Set down the listing below verbatim, but only from its first line through the line containing "chamfer_length = (major_r".
★ ★ ★ ★ ★
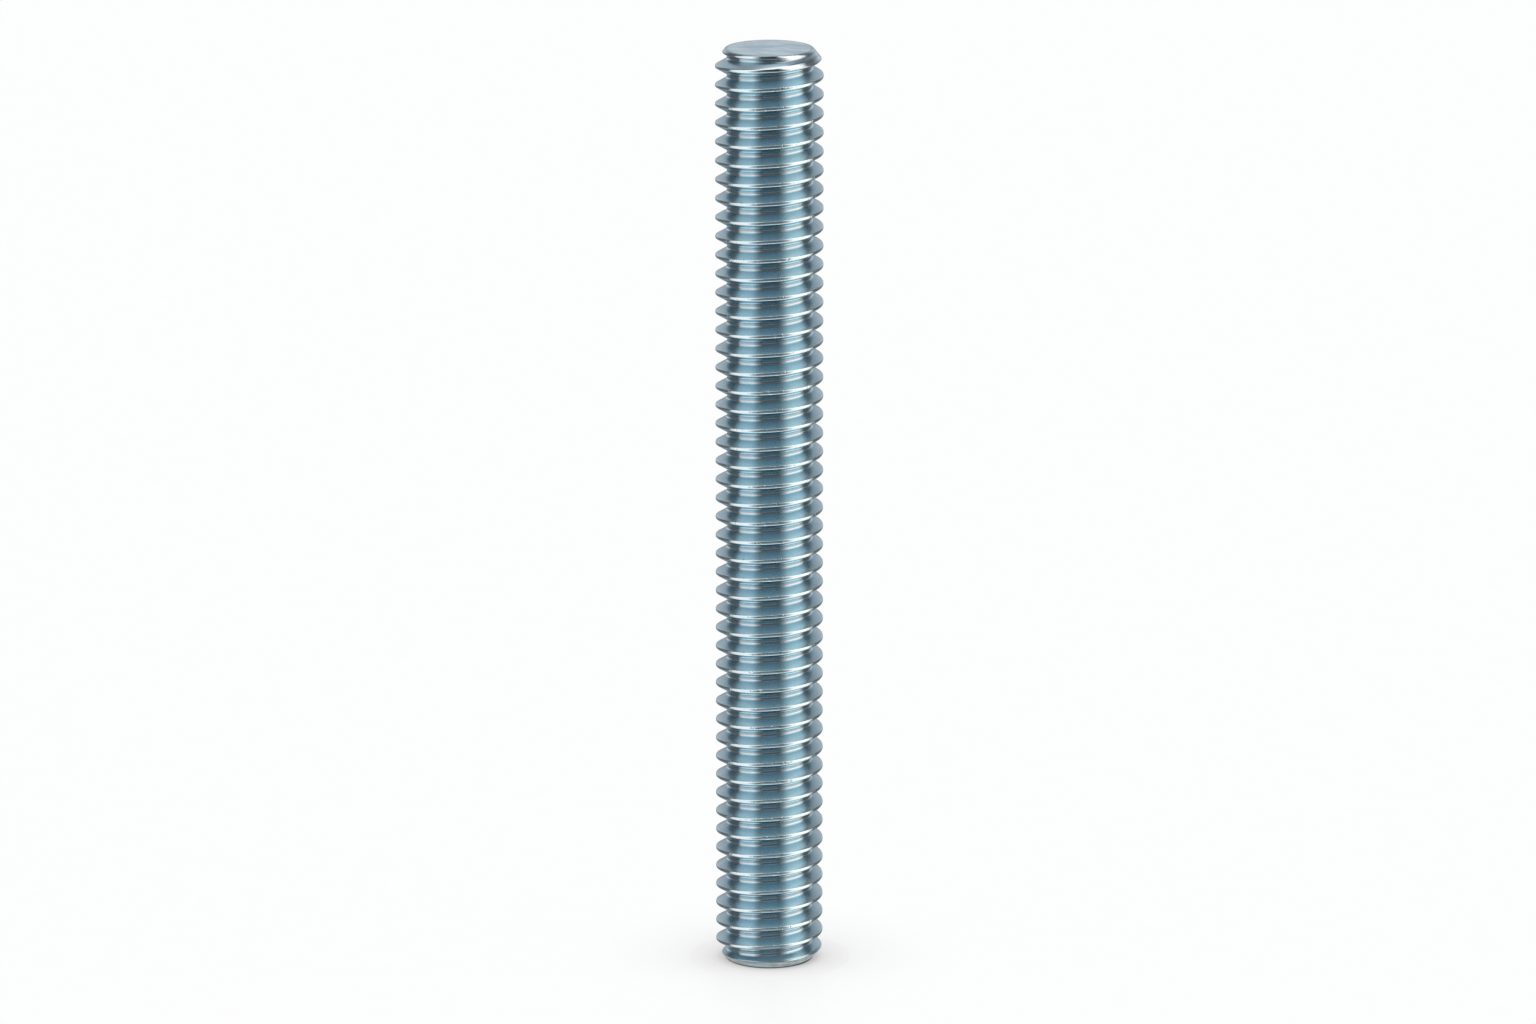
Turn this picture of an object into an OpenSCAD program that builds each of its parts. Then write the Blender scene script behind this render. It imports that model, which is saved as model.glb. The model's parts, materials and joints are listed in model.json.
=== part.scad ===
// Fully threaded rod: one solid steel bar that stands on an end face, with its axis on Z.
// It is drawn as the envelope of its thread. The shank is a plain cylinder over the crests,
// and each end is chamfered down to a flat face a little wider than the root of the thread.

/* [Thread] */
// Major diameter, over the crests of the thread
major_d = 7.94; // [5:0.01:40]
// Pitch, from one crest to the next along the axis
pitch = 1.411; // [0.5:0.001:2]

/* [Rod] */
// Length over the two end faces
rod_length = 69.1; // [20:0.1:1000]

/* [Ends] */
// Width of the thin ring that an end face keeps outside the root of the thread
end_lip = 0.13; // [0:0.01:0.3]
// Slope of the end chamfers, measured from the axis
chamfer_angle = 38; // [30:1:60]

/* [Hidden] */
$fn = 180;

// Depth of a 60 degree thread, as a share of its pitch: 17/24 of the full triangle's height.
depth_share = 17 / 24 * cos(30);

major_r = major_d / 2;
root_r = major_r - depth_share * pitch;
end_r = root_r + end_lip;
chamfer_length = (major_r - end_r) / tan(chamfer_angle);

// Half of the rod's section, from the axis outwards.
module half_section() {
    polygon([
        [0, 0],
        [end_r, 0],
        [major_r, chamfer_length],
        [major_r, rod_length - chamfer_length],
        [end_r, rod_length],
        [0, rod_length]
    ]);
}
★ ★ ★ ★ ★
(Expected answer):
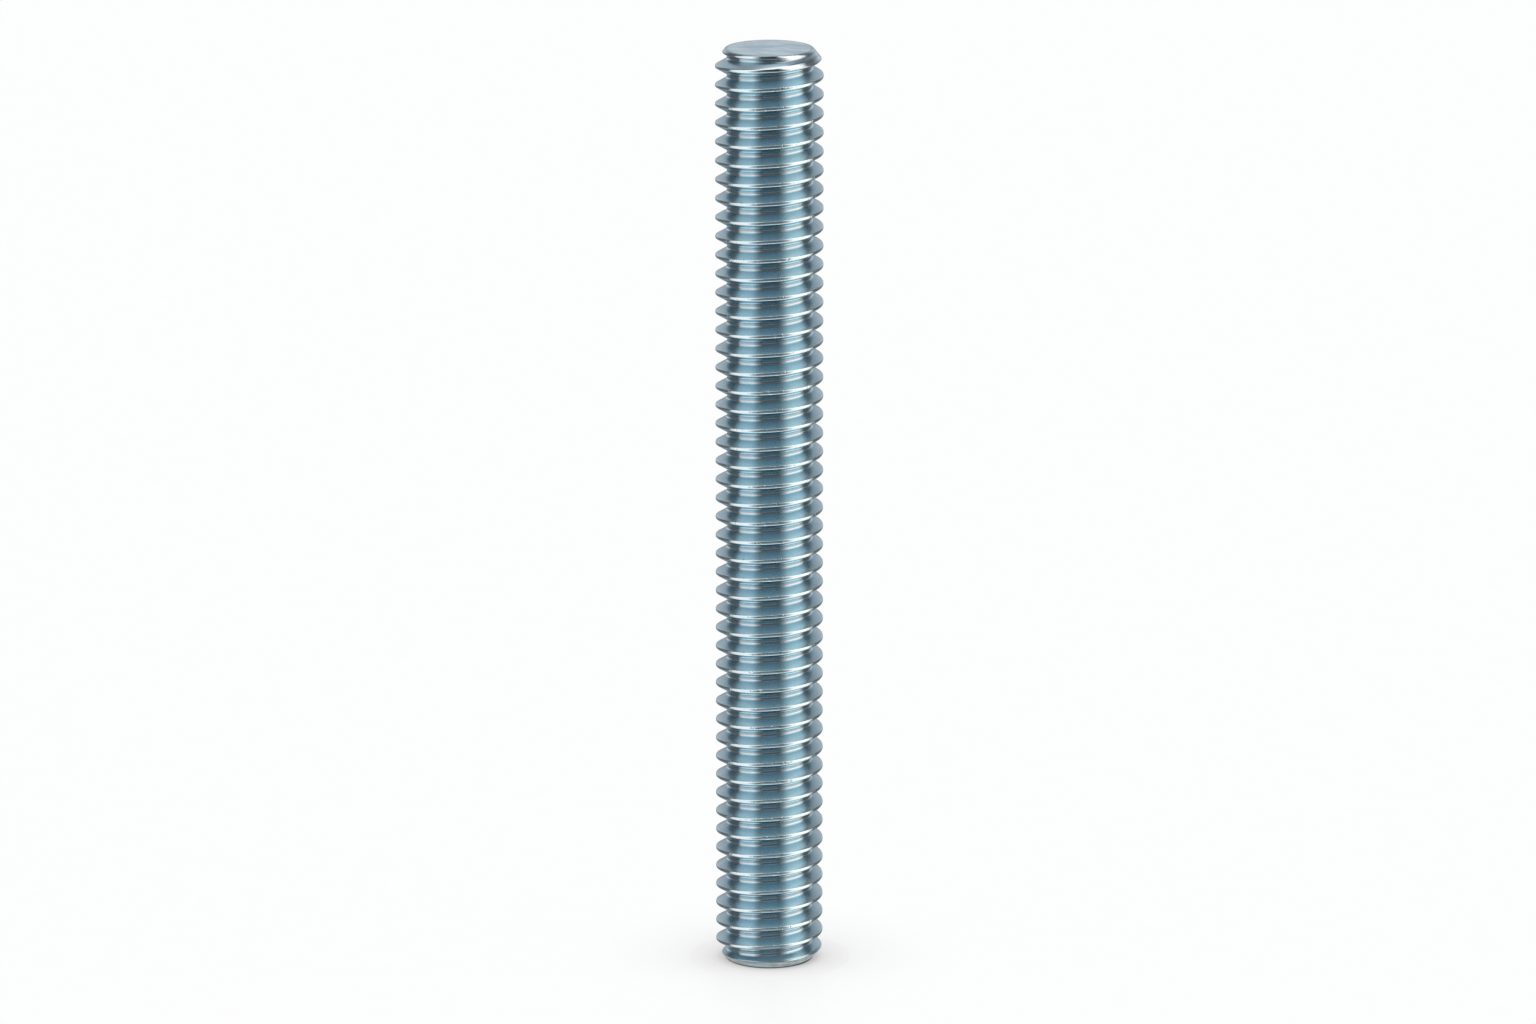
Turn this picture of an object into an OpenSCAD program that builds each of its parts. Then write the Blender scene script behind this render. It imports that model, which is saved as model.glb. The model's parts, materials and joints are listed in model.json.
=== part.scad ===
// Fully threaded rod: one solid steel bar that stands on an end face, with its axis on Z.
// It is drawn as the envelope of its thread. The shank is a plain cylinder over the crests,
// and each end is chamfered down to a flat face a little wider than the root of the thread.

/* [Thread] */
// Major diameter, over the crests of the thread
major_d = 7.94; // [5:0.01:40]
// Pitch, from one crest to the next along the axis
pitch = 1.411; // [0.5:0.001:2]

/* [Rod] */
// Length over the two end faces
rod_length = 69.1; // [20:0.1:1000]

/* [Ends] */
// Width of the thin ring that an end face keeps outside the root of the thread
end_lip = 0.13; // [0:0.01:0.3]
// Slope of the end chamfers, measured from the axis
chamfer_angle = 38; // [30:1:60]

/* [Hidden] */
$fn = 180;

// Depth of a 60 degree thread, as a share of its pitch: 17/24 of the full triangle's height.
depth_share = 17 / 24 * cos(30);

major_r = major_d / 2;
root_r = major_r - depth_share * pitch;
end_r = root_r + end_lip;
chamfer_length = (major_r - end_r) / tan(chamfer_angle);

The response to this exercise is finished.